Four layers of agent context
When you look at the tools available today, there are really four distinct layers of context that agents need:
| Layer | What it provides | Example tools |
|---|---|---|
| Code conventions | How to write code in this repo | AGENTS.md, .cursorrules |
| Session memory | What happened in prior sessions | Cline memory bank, claude-progress.txt |
| Implementation specs | What to build (feature level) | spec-kit, Kiro, SDD |
| Product truth | What the product promises — what's decided, what's uncertain, and why | Missing |
Each layer is useful. None replaces the others. But right now, most repos have layers 1-3 covered (or at least have tools for them) and layer 4 is completely absent.

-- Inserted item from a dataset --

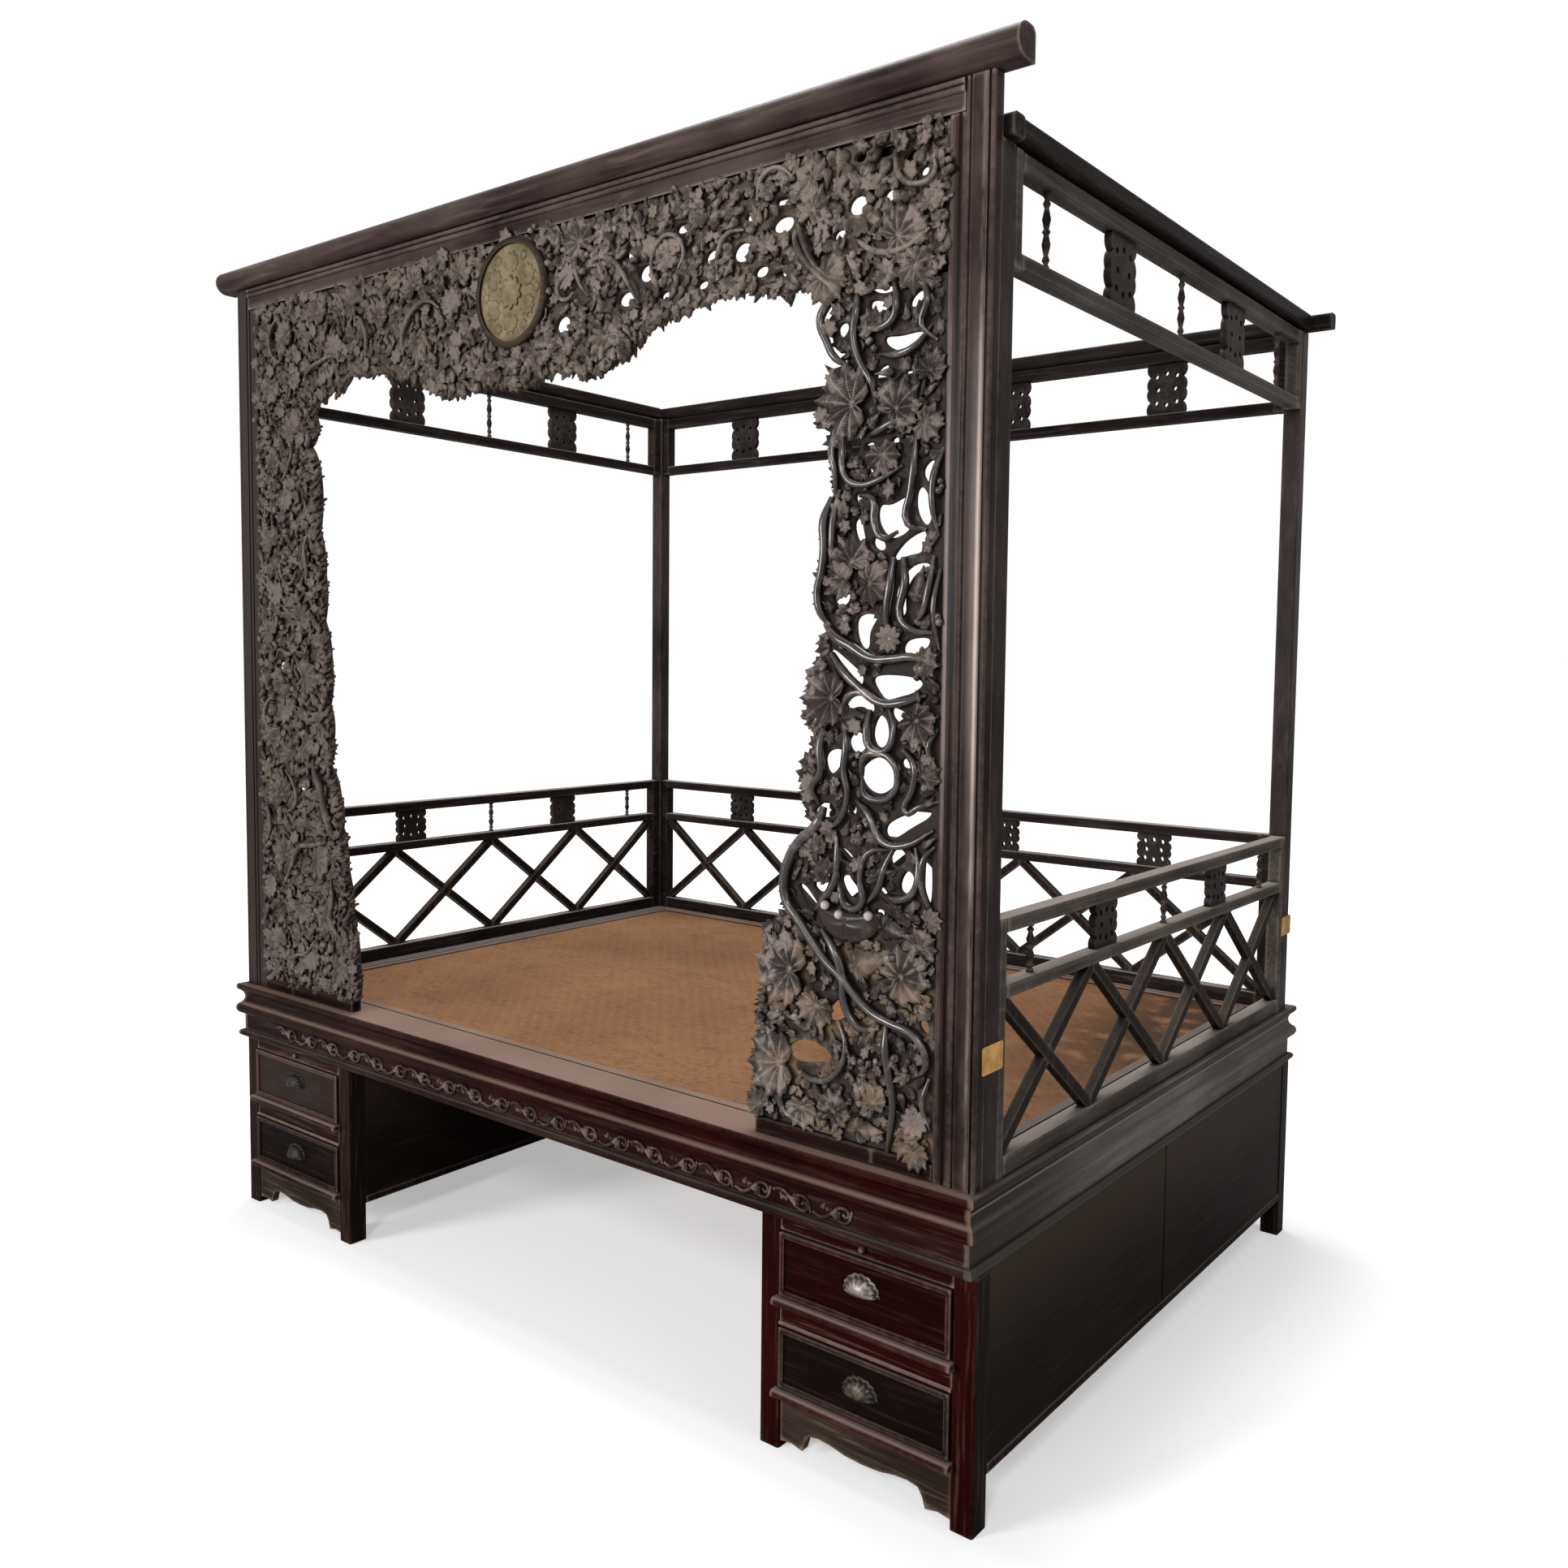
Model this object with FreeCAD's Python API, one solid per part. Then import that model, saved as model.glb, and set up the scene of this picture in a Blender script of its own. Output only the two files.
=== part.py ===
# Four-post canopy bed of dark lacquered wood: two drawer pedestals carry a mitred seat with a
# cane mat, low lattice railings, four corner posts, an open canopy and a carved front.
# Millimetres. X runs along the width, Y from front to back, Z up from the floor.
# The origin is on the floor under the middle of the bed.
import FreeCAD
import Part
import math
import os

# Seat: four mitred rails with a moulded edge
seat_width = 2100.0
seat_depth = 1460.0
seat_height = 540.0
seat_rail_width = 130.0
seat_rail_thickness = 72.0
top_bead_height = 14.0
top_bead_setback = 4.0
cove_depth = 15.0
torus_height = 26.0
seat_groove_setback = 88.0
seat_groove_width = 4.0
seat_groove_depth = 3.0
mat_rebate_width = 18.0
mat_rebate_depth = 9.0

# Waist boards and the bead moulding under the seat
waist_height = 40.0
waist_setback = 15.0
waist_thickness = 24.0
bead_height = 16.0
bead_setback = 4.0
bead_width = 68.0

# Cane mat and the battens under it
mat_thickness = 6.0
mat_side_gap = 1.0
batten_count = 3
batten_width = 45.0
batten_height = 40.0
batten_drop = 14.0

# Pedestals
pedestal_setback = 7.0
pedestal_front_setback = 25.0
pedestal_width = 429.0
leg_size = 42.0
leg_round = 4.0
rail_face_setback = 2.0
pedestal_rail_thickness = 24.0
top_rail_height = 28.0
middle_rail_height = 52.0
bottom_rail_height = 18.0
ledge_height = 14.0
ledge_overhang = 18.0
ledge_end_lap = 5.0
under_bead_height = 7.0
under_bead_overhang = 4.0
boss_radius = 8.0
boss_length = 9.0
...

That's the layer where your product decisions live — and it's the layer agents violate most often.
What product violations look like
When an agent has AGENTS.md but no product truth layer, it knows how to work but not what to protect. So it:
- Refactors billing logic and silently changes the grace period from 14 days to 30
- "Simplifies" an auth check that was handling a deliberate edge case
- Auto-fills a field that the product intentionally leaves empty for compliance reasons
- Removes a validation rule because it looks redundant — but it was load-bearing
- Infers behavior from code patterns and builds confidently on wrong assumptions
The agent isn't being careless. It's following the instructions it has. The problem is that nobody wrote down which behaviors are off-limits.

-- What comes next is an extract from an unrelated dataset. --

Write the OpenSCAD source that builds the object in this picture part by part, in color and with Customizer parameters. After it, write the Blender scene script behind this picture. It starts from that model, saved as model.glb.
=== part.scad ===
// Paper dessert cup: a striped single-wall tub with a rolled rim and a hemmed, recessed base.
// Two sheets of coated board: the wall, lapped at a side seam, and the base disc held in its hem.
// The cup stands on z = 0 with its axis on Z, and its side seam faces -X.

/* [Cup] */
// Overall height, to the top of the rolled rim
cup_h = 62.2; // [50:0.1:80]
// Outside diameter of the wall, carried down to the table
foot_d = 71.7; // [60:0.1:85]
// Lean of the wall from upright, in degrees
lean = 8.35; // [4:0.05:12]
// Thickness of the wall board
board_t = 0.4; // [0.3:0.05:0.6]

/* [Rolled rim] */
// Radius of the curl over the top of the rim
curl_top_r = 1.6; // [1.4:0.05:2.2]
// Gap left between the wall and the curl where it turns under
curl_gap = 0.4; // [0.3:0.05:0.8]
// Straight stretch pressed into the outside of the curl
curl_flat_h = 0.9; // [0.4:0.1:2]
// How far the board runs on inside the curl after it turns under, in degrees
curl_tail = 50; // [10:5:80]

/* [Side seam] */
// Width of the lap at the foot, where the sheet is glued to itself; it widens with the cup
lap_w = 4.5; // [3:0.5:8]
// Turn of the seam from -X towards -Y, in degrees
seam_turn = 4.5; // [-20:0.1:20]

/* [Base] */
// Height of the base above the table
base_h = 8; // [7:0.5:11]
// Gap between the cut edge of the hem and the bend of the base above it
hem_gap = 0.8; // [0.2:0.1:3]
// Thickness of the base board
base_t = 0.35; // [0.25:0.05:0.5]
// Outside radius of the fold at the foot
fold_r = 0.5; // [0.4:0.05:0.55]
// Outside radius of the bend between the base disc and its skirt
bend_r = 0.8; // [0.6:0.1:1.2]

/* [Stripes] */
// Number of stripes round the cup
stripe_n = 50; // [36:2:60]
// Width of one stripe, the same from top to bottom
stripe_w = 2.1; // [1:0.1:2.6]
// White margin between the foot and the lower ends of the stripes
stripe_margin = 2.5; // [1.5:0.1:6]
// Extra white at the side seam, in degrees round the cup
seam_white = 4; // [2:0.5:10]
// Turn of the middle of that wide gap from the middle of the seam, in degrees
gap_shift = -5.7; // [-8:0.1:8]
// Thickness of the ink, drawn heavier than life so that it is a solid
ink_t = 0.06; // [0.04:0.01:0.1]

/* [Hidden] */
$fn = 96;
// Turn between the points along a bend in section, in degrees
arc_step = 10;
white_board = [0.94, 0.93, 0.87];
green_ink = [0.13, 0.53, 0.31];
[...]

Product truth as a behavioral contract
The fix isn't more documentation. It's a different kind of artifact — one that captures product-level decisions in a format both humans and agents can reason about.
That's what a Product Behavior Contract (PBC) is. It's Markdown-first, machine-readable, and designed to sit alongside your existing agent context:
- What must happen — required outcomes for each behavior
- What must not happen — forbidden actions and states
- Edge cases — the exceptions that look like bugs but are deliberate
- Trust levels — which behaviors are confirmed vs. provisional vs. still being explored
A PBC doesn't replace AGENTS.md or memory banks or feature specs. It fills the specific gap those tools leave open — the product truth layer.
When your agent can read a behavior contract that says "the 24-hour refund window is a confirmed product decision, not a temporary value," it stops treating that number as refactorable. When it sees "auth is intentionally minimal — permission model is still in exploration," it stops building assumptions on top of an undecided foundation.
Code tells you what is. Product truth tells you what should be.
The distinction matters because code is descriptive — it shows the current state. Product truth is prescriptive — it says what the product promises and where those promises are still uncertain.
An agent that only reads code will always assume the current implementation is intentional. An agent that also reads a product contract can distinguish between "this is a deliberate design decision" and "this is a temporary hack that should be replaced."
That's the difference between an agent that writes correct code and an agent that builds the right product.
The PBC spec is open source at github.com/stewie-sh/pbc-spec. You can browse example contracts in the PBC viewer.
If you're using AGENTS.md, memory banks, or spec-driven development and still finding that your agents miss the product layer — this is the artifact that's missing.